Though Kingdom Hearts III is the end of the "Dark Seeker Saga" which revolved around Xehanort, it had been decided where certain characters end up to potentially continue their stories in future games. The ending of Kingdom Hearts III and its downloadable content (DLC) Re Mind sees Sora's arrival in the city of Quadratum and the appearance of the character Yozora, who is the main character of the in-universe video game Verum Rex. Quadratum has design elements that evoke Shibuya from Square Enix's franchise The World Ends with You, as well as Final Fantasy Versus XIII, which was reworked to become Final Fantasy XV; Yozora's design is also similar to Noctis Lucis Caelum, the main protagonist of Final Fantasy XV, and part of his appearance mimics an early trailer for Versus XIII. Commentators believed series director Tetsuya Nomura, who was also the director of Versus XIII before it was reworked, was planning to implement some of his ideas from that game in a future Kingdom Hearts title. In March 2020, Nomura said Versus XIII and Verum Rex were "completely different" but an "unexpected development" between the two was occurring, and later confirmed the Shibuya in Quadratum was unrelated to that in The World Ends with You.

In January 2020, Nomura said there would need to be "more time" before the next main entry in the series. Additionally, he revealed that there were two new development teams, separate from those that worked on the Re Mind DLC and the Union χ/Dark Road team, working on Kingdom Hearts content. In September 2020, Nomura stated that the development team was in the process of discussing the series's future plans between Square Enix and Disney, and that "nothing has been set in stone, but I do have some concepts percolating in my head". He added that Yozora would "definitely... be involved" in the future of the series, in an unexpected and surprising way.

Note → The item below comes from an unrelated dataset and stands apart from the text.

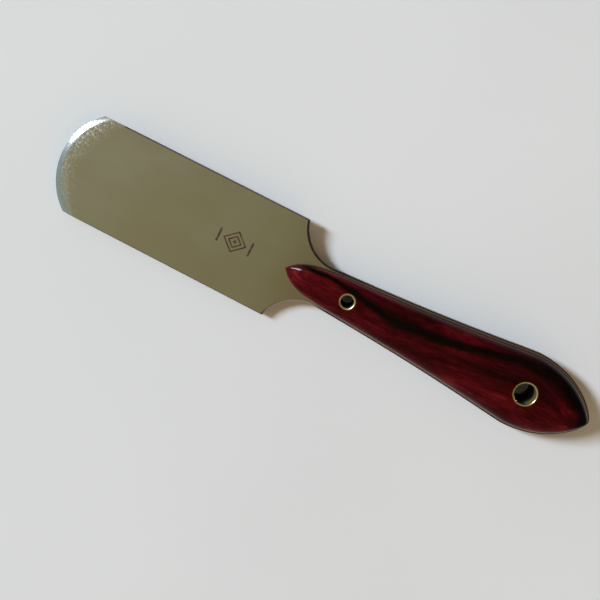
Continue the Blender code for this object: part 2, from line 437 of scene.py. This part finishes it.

In April 2022, Square Enix revealed Kingdom Hearts IV was in development during the series's 20th anniversary celebration. The game is being developed by Square Enix Creative Studio 1, the same Osaka-based team that developed Kingdom Hearts III, with Tai Yasue serving as co-director, and Masaru Oka and Akiko Ishibashi joining Nomura to write the game. The game's reveal trailer was created with Unreal Engine 4, with the final game planned to be made with Unreal Engine 5. Wesley Leblanc of Game Informer felt Nomura was able to realize his vision for Versus XIII with the game and the "Verum Rex side of the franchise", and called the inclusion of Donald and Goofy at the end of the trailer a way to reassure players that the Disney elements of the franchise would continue. Nomura had also originally planned to create the Verum Rex game in its entirety, but noted the difficulty of creating two console games simultaneously. Kingdom Hearts IVs theme was described by Nomura as the contrast between the inhabitants of Sora's original world believing the inhabitants of Quadratum are fictional and vice versa.

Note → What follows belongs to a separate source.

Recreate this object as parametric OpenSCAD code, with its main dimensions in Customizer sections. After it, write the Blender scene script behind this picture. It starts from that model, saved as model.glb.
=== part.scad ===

In June 2022, Nomura revealed that the mobile game Kingdom Hearts Missing-Link would be connected to Kingdom Hearts IV, explaining that there were "some figures that appear" in Missing-Link that were tied to the story of IV. However, Missing-Link was cancelled in May 2025. Shortly after, the series's social media account shared a development update and some screenshots of Kingdom Hearts IV and said more information would be shared "when the time is right". In September 2025, Nomura said development was "going according to schedule", and new footage was shown in a Nintendo Direct presentation in June 2026. At Disney's D23 2026, the Coco world was revealed along with the game's late 2027 release window, while an extended trailer of the Coco world was shown at a dedicated panel for the series at the convention. At the panel, Nomura and Yasue confirmed development was going smoothly and reaffirmed that the game would hit its release window. Nomura later confirmed the Union χ games were "heavily integrated" into Kingdom Hearts IVs story, with a member of the mobile development team who had previously worked on distilling the series' lore in to an easy-to-understand manner joining on IV to assist with this as well, particularly when discussing the series with Disney. He also said the game's script was double that of Kingdom Hearts III.

=== World selection ===
The worlds for the game are chosen by Nomura that allow for unique gameplay experiences, while also connecting to the overall themes of the game's story. This was particularly the case with the Coco world, which Nomura felt had a good "synergy" with Sora's story. The Coco world was the first chosen for the game. The advancement of graphical capabilities since the series began played a limiting factor in determining the number of worlds created for the game, with Kingdom Hearts IV having the least amount of worlds in the series to date given the level of detail in each. Several commentators believed the forest-like world included in the game's initial 2022 trailer was the moon Endor from the Star Wars franchise, noting the presence of an object resembling an AT-ST foot, suggesting a world based on Star Wars would be included in the game.

=== Design ===
Sora receives an updated look for the game, having a more realistic art style. Quadratum and the non-playable characters also have a realistic design. The design team was challenged to make the world as realistic as possible; previously in the series, the most "realistic" world was the one based on the Pirates of the Caribbean films. Conversely, characters in the original world of the series, such as Donald and Goofy, continue to use the shaders and designs introduced in Kingdom Hearts III, with Nomura stating if Sora were to return to his world, his look would revert.

=== Audio ===
==== Music ====
Series composer Yoko Shimomura returns to score the game.

==== Voice cast ====
By the end of August 2026, the game's English voice acting was around 70 percent complete, while the Japanese voice acting had been finished. Haley Joel Osment returned to voice Sora in the English version, while David Gallagher returned as Riku. Benjamin Bratt reprises his role as Ernesto de la Cruz in the game.

== Release ==
Kingdom Hearts IV is scheduled to be released in late 2027 for Nintendo Switch 2, PlayStation 5, Windows, and Xbox Series X/S.